▶ **LISTED RECORDS**
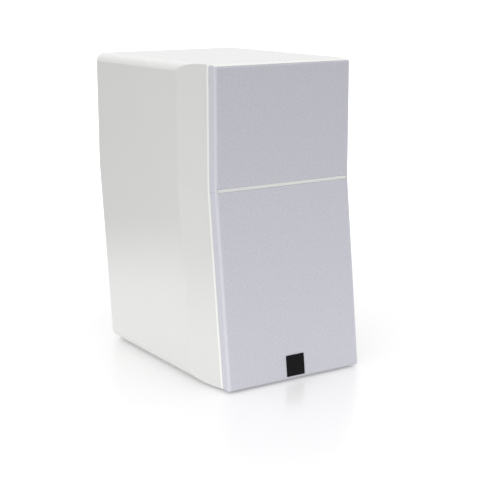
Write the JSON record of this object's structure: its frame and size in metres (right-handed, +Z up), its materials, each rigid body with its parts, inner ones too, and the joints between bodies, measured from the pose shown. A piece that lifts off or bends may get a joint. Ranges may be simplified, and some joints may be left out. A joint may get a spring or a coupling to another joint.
{
  "type": "bookshelf speaker",
  "caption": "Two-way bookshelf loudspeaker with a bent-sided gloss cabinet, full-height cloth grille, cone woofer, dome tweeter, rear port and screw terminals.",
  "frame": {"origin": "on the shelf, at the middle of the outline seen from above", "axes": "+Z up, the grille faces -Y, +X to the right of someone facing the grille"},
  "size_m": [0.216, 0.3006, 0.38],
  "materials": {
    "cabinet_lacquer": "white high-gloss lacquer over fibreboard",
    "fibreboard": "raw medium-density fibreboard",
    "wadding": "loose polyester wadding",
    "foot_rubber": "matt soft rubber",
    "basket_metal": "satin black paint",
    "gasket": "matt black foam-backed ring",
    "surround_rubber": "satin black butyl rubber",
    "cone_metal": "satin anodised",
    "dome_metal": "bright anodised",
    "copper": "enamelled copper winding",
    "spider_cloth": "resin-treated woven cloth",
    "steel": "zinc plated",
    "ferrite": "dark sintered ferrite",
    "black_moulding": "fine satin grain",
    "gilt_brass": "gold plated",
    "red_knob": "clear moulded gloss",
    "black_knob": "moulded gloss",
    "circuit_board": "green solder mask",
    "capacitor_sleeve": "heat-shrunk film sleeve",
    "cable": "soft insulation",
    "grille_cloth": "pale lavender-grey open knit",
    "bar_plastic": "white satin gloss",
    "badge_plastic": "blank black square"
  },
  "bodies": {
    "cabinet": {"side_left": "cabinet_lacquer", "side_right": "cabinet_lacquer", "top_panel": "cabinet_lacquer", "bottom_panel": "cabinet_lacquer", "front_baffle": "cabinet_lacquer", "rear_panel": "cabinet_lacquer", "window_brace": "fibreboard", "wadding_left": "wadding", "wadding_right": "wadding", "wadding_top": "wadding", "foot_front_left": "foot_rubber", "foot_front_right": "foot_rubber", "foot_rear_left": "foot_rubber", "foot_rear_right": "foot_rubber", "woofer_basket": "basket_metal", "woofer_gasket_ring": "gasket", "woofer_surround": "surround_rubber", "tweeter_surround": "surround_rubber", "crossover_inductor_large": "copper", "crossover_inductor_small": "copper", "woofer_spider": "spider_cloth", "woofer_top_plate": "steel", "woofer_yoke": "steel", "tweeter_top_plate": "steel", "tweeter_yoke": "steel", "woofer_magnet": "ferrite", "tweeter_magnet": "ferrite", "tweeter_waveguide": "black_moulding", "tweeter_rear_chamber": "black_moulding", "port_tube": "black_moulding", "terminal_plate": "black_moulding", "post_hf_positive": "gilt_brass", "post_hf_negative": "gilt_brass", "post_lf_positive": "gilt_brass", "post_lf_negative": "gilt_brass", "link_positive": "gilt_brass", "link_negative": "gilt_brass", "crossover_board": "circuit_board", "crossover_capacitor_large": "capacitor_sleeve", "crossover_capacitor_small": "capacitor_sleeve", "woofer_lead": "cable", "tweeter_lead": "cable"},
    "grille": {"grille_frame": "black_moulding", "grille_cloth_upper": "grille_cloth", "grille_cloth_lower": "grille_cloth", "grille_bar": "bar_plastic", "grille_badge": "badge_plastic"},
    "woofer_moving": {"woofer_cone": "cone_metal", "woofer_dust_cap": "cone_metal", "woofer_voice_coil": "copper"},
    "tweeter_moving": {"tweeter_dome": "dome_metal", "tweeter_voice_coil": "copper"},
    "washer_hf_positive": {"washer_hf_positive": "gilt_brass"},
    "knob_hf_positive": {"knob_hf_positive": "red_knob"},
    "washer_hf_negative": {"washer_hf_negative": "gilt_brass"},
    "knob_hf_negative": {"knob_hf_negative": "black_knob"},
    "washer_lf_positive": {"washer_lf_positive": "gilt_brass"},
    "knob_lf_positive": {"knob_lf_positive": "red_knob"},
    "washer_lf_negative": {"washer_lf_negative": "gilt_brass"},
    "knob_lf_negative": {"knob_lf_negative": "black_knob"}
  },
  "joints": [
    {"name": "grille_pull", "type": "slide", "parent": "cabinet", "child": "grille", "axis": [0, -1, 0], "range_m": [0, 0.06]},
    {"name": "woofer_travel", "type": "slide", "parent": "cabinet", "child": "woofer_moving", "axis": [0, -0.9936, 0.1132], "range_m": [-0.005, 0.005], "stiffness_N_per_m": 1200, "deforming": ["woofer_surround", "woofer_spider"]},
    {"name": "tweeter_travel", "type": "slide", "parent": "cabinet", "child": "tweeter_moving", "axis": [0, -1, 0], "range_m": [-0.0004, 0.0004], "stiffness_N_per_m": 200, "deforming": ["tweeter_surround"]},
    {"name": "washer_hf_positive_slide", "type": "slide", "parent": "cabinet", "child": "washer_hf_positive", "axis": [0, 0.9936, -0.1132], "range_m": [0, 0.0037]},
    {"name": "knob_hf_positive_turn", "type": "hinge", "parent": "washer_hf_positive", "child": "knob_hf_positive", "pos_m": [0.019, 0.13247, 0.07991], "axis": [0, 0.9936, -0.1132], "range_deg": [0, 1080]},
    {"name": "washer_hf_negative_slide", "type": "slide", "parent": "cabinet", "child": "washer_hf_negative", "axis": [0, 0.9936, -0.1132], "range_m": [0, 0.0037]},
    {"name": "knob_hf_negative_turn", "type": "hinge", "parent": "washer_hf_negative", "child": "knob_hf_negative", "pos_m": [-0.019, 0.13247, 0.07991], "axis": [0, 0.9936, -0.1132], "range_deg": [0, 1080]},
    {"name": "washer_lf_positive_slide", "type": "slide", "parent": "cabinet", "child": "washer_lf_positive", "axis": [0, 0.9936, -0.1132], "range_m": [0, 0.0037]},
    {"name": "knob_lf_positive_turn", "type": "hinge", "parent": "washer_lf_positive", "child": "knob_lf_positive", "pos_m": [0.019, 0.1293, 0.05209], "axis": [0, 0.9936, -0.1132], "range_deg": [0, 1080]},
    {"name": "washer_lf_negative_slide", "type": "slide", "parent": "cabinet", "child": "washer_lf_negative", "axis": [0, 0.9936, -0.1132], "range_m": [0, 0.0037]},
    {"name": "knob_lf_negative_turn", "type": "hinge", "parent": "washer_lf_negative", "child": "knob_lf_negative", "pos_m": [-0.019, 0.1293, 0.05209], "axis": [0, 0.9936, -0.1132], "range_deg": [0, 1080]}
  ],
  "couplings": [
    {"joint": "knob_hf_positive_turn", "follows": "washer_hf_positive_slide", "rad_per_m": 5026.5},
    {"joint": "knob_hf_negative_turn", "follows": "washer_hf_negative_slide", "rad_per_m": 5026.5},
    {"joint": "knob_lf_positive_turn", "follows": "washer_lf_positive_slide", "rad_per_m": 5026.5},
    {"joint": "knob_lf_negative_turn", "follows": "washer_lf_negative_slide", "rad_per_m": 5026.5}
  ]
}
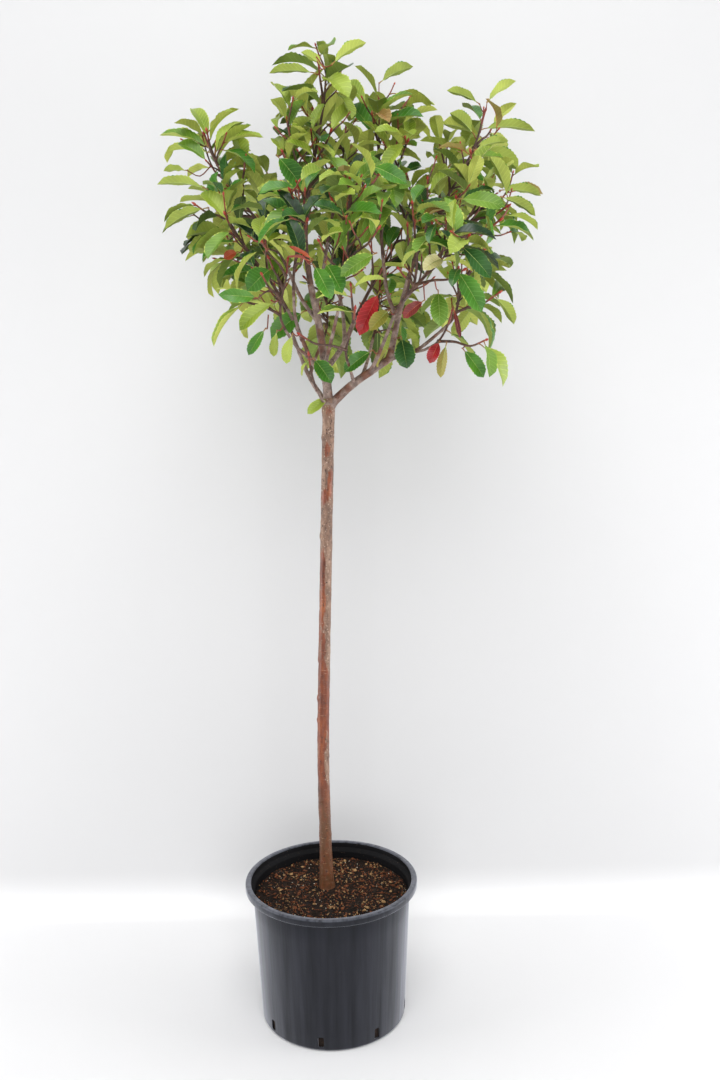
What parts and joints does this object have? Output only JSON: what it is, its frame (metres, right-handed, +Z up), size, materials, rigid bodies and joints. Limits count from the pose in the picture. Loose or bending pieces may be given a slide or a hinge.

▶ **SHORT PROBLEM**
Emit the full listing verbatim.

▶ **WRITTEN REPLY**
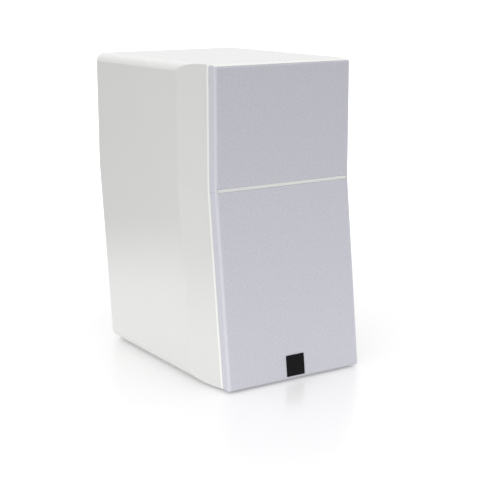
Write the JSON record of this object's structure: its frame and size in metres (right-handed, +Z up), its materials, each rigid body with its parts, inner ones too, and the joints between bodies, measured from the pose shown. A piece that lifts off or bends may get a joint. Ranges may be simplified, and some joints may be left out. A joint may get a spring or a coupling to another joint.
{
  "type": "bookshelf speaker",
  "caption": "Two-way bookshelf loudspeaker with a bent-sided gloss cabinet, full-height cloth grille, cone woofer, dome tweeter, rear port and screw terminals.",
  "frame": {"origin": "on the shelf, at the middle of the outline seen from above", "axes": "+Z up, the grille faces -Y, +X to the right of someone facing the grille"},
  "size_m": [0.216, 0.3006, 0.38],
  "materials": {
    "cabinet_lacquer": "white high-gloss lacquer over fibreboard",
    "fibreboard": "raw medium-density fibreboard",
    "wadding": "loose polyester wadding",
    "foot_rubber": "matt soft rubber",
    "basket_metal": "satin black paint",
    "gasket": "matt black foam-backed ring",
    "surround_rubber": "satin black butyl rubber",
    "cone_metal": "satin anodised",
    "dome_metal": "bright anodised",
    "copper": "enamelled copper winding",
    "spider_cloth": "resin-treated woven cloth",
    "steel": "zinc plated",
    "ferrite": "dark sintered ferrite",
    "black_moulding": "fine satin grain",
    "gilt_brass": "gold plated",
    "red_knob": "clear moulded gloss",
    "black_knob": "moulded gloss",
    "circuit_board": "green solder mask",
    "capacitor_sleeve": "heat-shrunk film sleeve",
    "cable": "soft insulation",
    "grille_cloth": "pale lavender-grey open knit",
    "bar_plastic": "white satin gloss",
    "badge_plastic": "blank black square"
  },
  "bodies": {
    "cabinet": {"side_left": "cabinet_lacquer", "side_right": "cabinet_lacquer", "top_panel": "cabinet_lacquer", "bottom_panel": "cabinet_lacquer", "front_baffle": "cabinet_lacquer", "rear_panel": "cabinet_lacquer", "window_brace": "fibreboard", "wadding_left": "wadding", "wadding_right": "wadding", "wadding_top": "wadding", "foot_front_left": "foot_rubber", "foot_front_right": "foot_rubber", "foot_rear_left": "foot_rubber", "foot_rear_right": "foot_rubber", "woofer_basket": "basket_metal", "woofer_gasket_ring": "gasket", "woofer_surround": "surround_rubber", "tweeter_surround": "surround_rubber", "crossover_inductor_large": "copper", "crossover_inductor_small": "copper", "woofer_spider": "spider_cloth", "woofer_top_plate": "steel", "woofer_yoke": "steel", "tweeter_top_plate": "steel", "tweeter_yoke": "steel", "woofer_magnet": "ferrite", "tweeter_magnet": "ferrite", "tweeter_waveguide": "black_moulding", "tweeter_rear_chamber": "black_moulding", "port_tube": "black_moulding", "terminal_plate": "black_moulding", "post_hf_positive": "gilt_brass", "post_hf_negative": "gilt_brass", "post_lf_positive": "gilt_brass", "post_lf_negative": "gilt_brass", "link_positive": "gilt_brass", "link_negative": "gilt_brass", "crossover_board": "circuit_board", "crossover_capacitor_large": "capacitor_sleeve", "crossover_capacitor_small": "capacitor_sleeve", "woofer_lead": "cable", "tweeter_lead": "cable"},
    "grille": {"grille_frame": "black_moulding", "grille_cloth_upper": "grille_cloth", "grille_cloth_lower": "grille_cloth", "grille_bar": "bar_plastic", "grille_badge": "badge_plastic"},
    "woofer_moving": {"woofer_cone": "cone_metal", "woofer_dust_cap": "cone_metal", "woofer_voice_coil": "copper"},
    "tweeter_moving": {"tweeter_dome": "dome_metal", "tweeter_voice_coil": "copper"},
    "washer_hf_positive": {"washer_hf_positive": "gilt_brass"},
    "knob_hf_positive": {"knob_hf_positive": "red_knob"},
    "washer_hf_negative": {"washer_hf_negative": "gilt_brass"},
    "knob_hf_negative": {"knob_hf_negative": "black_knob"},
    "washer_lf_positive": {"washer_lf_positive": "gilt_brass"},
    "knob_lf_positive": {"knob_lf_positive": "red_knob"},
    "washer_lf_negative": {"washer_lf_negative": "gilt_brass"},
    "knob_lf_negative": {"knob_lf_negative": "black_knob"}
  },
  "joints": [
    {"name": "grille_pull", "type": "slide", "parent": "cabinet", "child": "grille", "axis": [0, -1, 0], "range_m": [0, 0.06]},
    {"name": "woofer_travel", "type": "slide", "parent": "cabinet", "child": "woofer_moving", "axis": [0, -0.9936, 0.1132], "range_m": [-0.005, 0.005], "stiffness_N_per_m": 1200, "deforming": ["woofer_surround", "woofer_spider"]},
    {"name": "tweeter_travel", "type": "slide", "parent": "cabinet", "child": "tweeter_moving", "axis": [0, -1, 0], "range_m": [-0.0004, 0.0004], "stiffness_N_per_m": 200, "deforming": ["tweeter_surround"]},
    {"name": "washer_hf_positive_slide", "type": "slide", "parent": "cabinet", "child": "washer_hf_positive", "axis": [0, 0.9936, -0.1132], "range_m": [0, 0.0037]},
    {"name": "knob_hf_positive_turn", "type": "hinge", "parent": "washer_hf_positive", "child": "knob_hf_positive", "pos_m": [0.019, 0.13247, 0.07991], "axis": [0, 0.9936, -0.1132], "range_deg": [0, 1080]},
    {"name": "washer_hf_negative_slide", "type": "slide", "parent": "cabinet", "child": "washer_hf_negative", "axis": [0, 0.9936, -0.1132], "range_m": [0, 0.0037]},
    {"name": "knob_hf_negative_turn", "type": "hinge", "parent": "washer_hf_negative", "child": "knob_hf_negative", "pos_m": [-0.019, 0.13247, 0.07991], "axis": [0, 0.9936, -0.1132], "range_deg": [0, 1080]},
    {"name": "washer_lf_positive_slide", "type": "slide", "parent": "cabinet", "child": "washer_lf_positive", "axis": [0, 0.9936, -0.1132], "range_m": [0, 0.0037]},
    {"name": "knob_lf_positive_turn", "type": "hinge", "parent": "washer_lf_positive", "child": "knob_lf_positive", "pos_m": [0.019, 0.1293, 0.05209], "axis": [0, 0.9936, -0.1132], "range_deg": [0, 1080]},
    {"name": "washer_lf_negative_slide", "type": "slide", "parent": "cabinet", "child": "washer_lf_negative", "axis": [0, 0.9936, -0.1132], "range_m": [0, 0.0037]},
    {"name": "knob_lf_negative_turn", "type": "hinge", "parent": "washer_lf_negative", "child": "knob_lf_negative", "pos_m": [-0.019, 0.1293, 0.05209], "axis": [0, 0.9936, -0.1132], "range_deg": [0, 1080]}
  ],
  "couplings": [
    {"joint": "knob_hf_positive_turn", "follows": "washer_hf_positive_slide", "rad_per_m": 5026.5},
    {"joint": "knob_hf_negative_turn", "follows": "washer_hf_negative_slide", "rad_per_m": 5026.5},
    {"joint": "knob_lf_positive_turn", "follows": "washer_lf_positive_slide", "rad_per_m": 5026.5},
    {"joint": "knob_lf_negative_turn", "follows": "washer_lf_negative_slide", "rad_per_m": 5026.5}
  ]
}
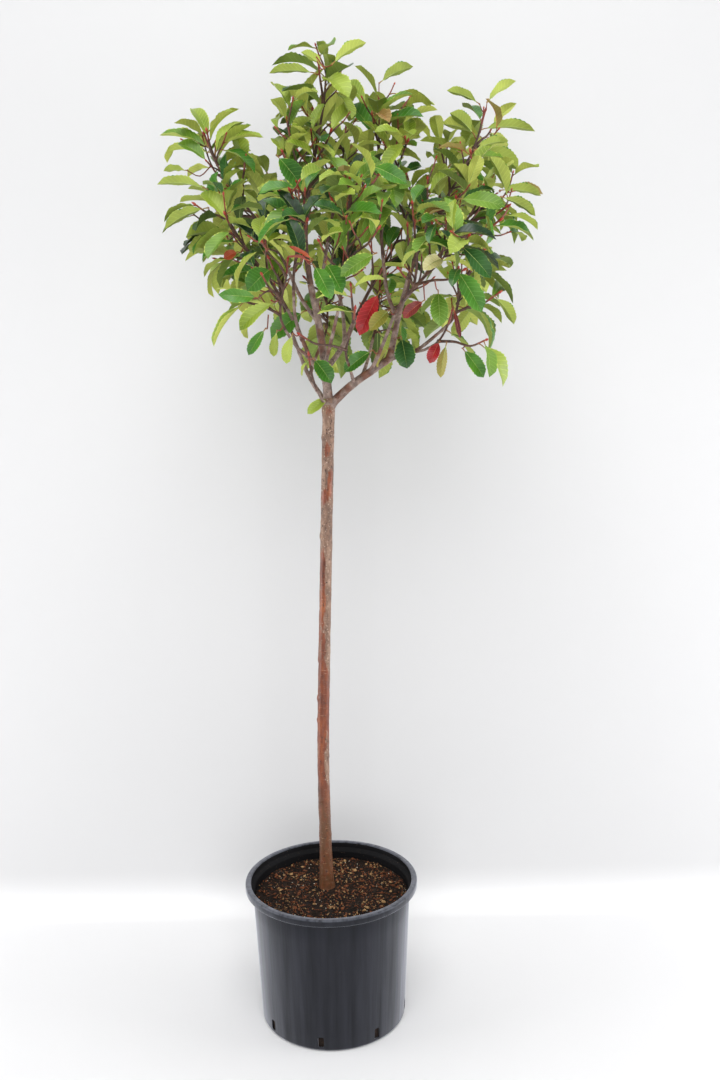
What parts and joints does this object have? Output only JSON: what it is, its frame (metres, right-handed, +Z up), size, materials, rigid bodies and joints. Limits count from the pose in the picture. Loose or bending pieces may be given a slide or a hinge.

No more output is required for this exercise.